The Social Security registration date is one of the eligibility cut-offs under the transitional regime that governs many residence applications filed before June 4, 2024. AIMA must verify that the applicant was registered with Segurança Social before that date to qualify under the prior rules. The verification depends on inter-agency data sharing that has been unreliable. When AIMA's database does not match the certificate you submitted, the agency reopens the prior hearing rather than risk approving a file that may not qualify.

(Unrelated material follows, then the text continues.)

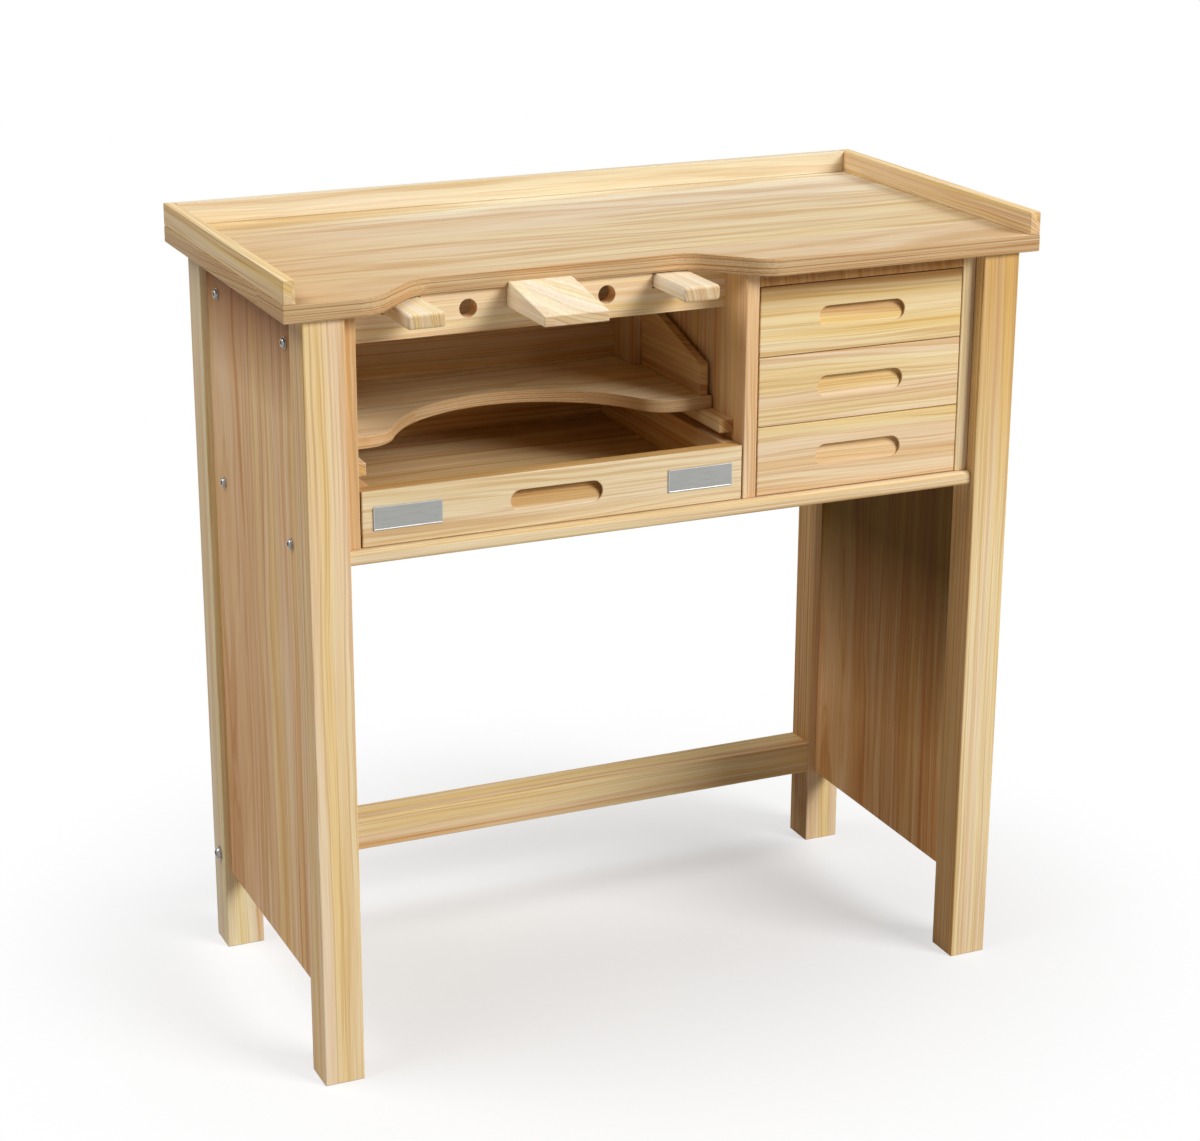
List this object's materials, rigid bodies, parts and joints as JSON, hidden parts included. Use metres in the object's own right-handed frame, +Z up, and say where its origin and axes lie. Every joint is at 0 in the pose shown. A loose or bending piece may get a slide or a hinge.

How long do I have to respond?
Ten business days from the date AIMA delivered the notice, under Article 122 of the Code of Administrative Procedure. If you respond after the window closes without a justified extension, AIMA can issue the negative decision. If you respond within the window with the requested documentation, the file returns to processing and AIMA must consider your evidence.
What documents resolve a repeated prior hearing on the Social Security date?
Three documents in combination: the Segurança Social registration certificate, a Segurança Social certidão (formal certificate) confirming the date and any contributions, and the employer or self-employment trigger document that explains the registration. Submitting all three with a covering letter referencing the first-hearing submission has resolved most cases within 30 to 60 days.
Should I get a lawyer for a second prior hearing?
Engage a lawyer if the second hearing raises a different issue, your eligibility is genuinely close to the cut-off, you cannot retrieve the original Segurança Social documents, or the file is on a tight residency timeline. For straightforward repeated requests on the same documents, a careful self-response within the ten-day window is usually sufficient.